▶ What is being asked:
Copy all lines in which the word "FreeCAD" can be found.

▶ Source material:
───
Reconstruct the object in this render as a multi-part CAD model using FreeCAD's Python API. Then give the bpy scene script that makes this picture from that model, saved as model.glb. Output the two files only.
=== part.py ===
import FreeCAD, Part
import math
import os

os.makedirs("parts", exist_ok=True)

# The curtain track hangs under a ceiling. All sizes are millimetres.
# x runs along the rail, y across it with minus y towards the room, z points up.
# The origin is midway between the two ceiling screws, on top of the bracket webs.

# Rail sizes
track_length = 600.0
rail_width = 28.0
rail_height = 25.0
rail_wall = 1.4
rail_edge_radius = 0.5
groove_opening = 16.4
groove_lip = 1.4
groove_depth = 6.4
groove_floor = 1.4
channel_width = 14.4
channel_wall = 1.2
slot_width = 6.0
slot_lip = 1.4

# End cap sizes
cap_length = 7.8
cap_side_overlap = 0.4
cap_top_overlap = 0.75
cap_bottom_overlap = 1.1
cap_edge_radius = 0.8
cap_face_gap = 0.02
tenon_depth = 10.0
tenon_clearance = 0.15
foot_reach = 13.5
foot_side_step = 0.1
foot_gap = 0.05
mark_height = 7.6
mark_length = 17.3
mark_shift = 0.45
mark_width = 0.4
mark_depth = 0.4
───
▶ The output:
Reconstruct the object in this render as a multi-part CAD model using FreeCAD's Python API. Then give the bpy scene script that makes this picture from that model, saved as model.glb. Output the two files only.
import FreeCAD, Part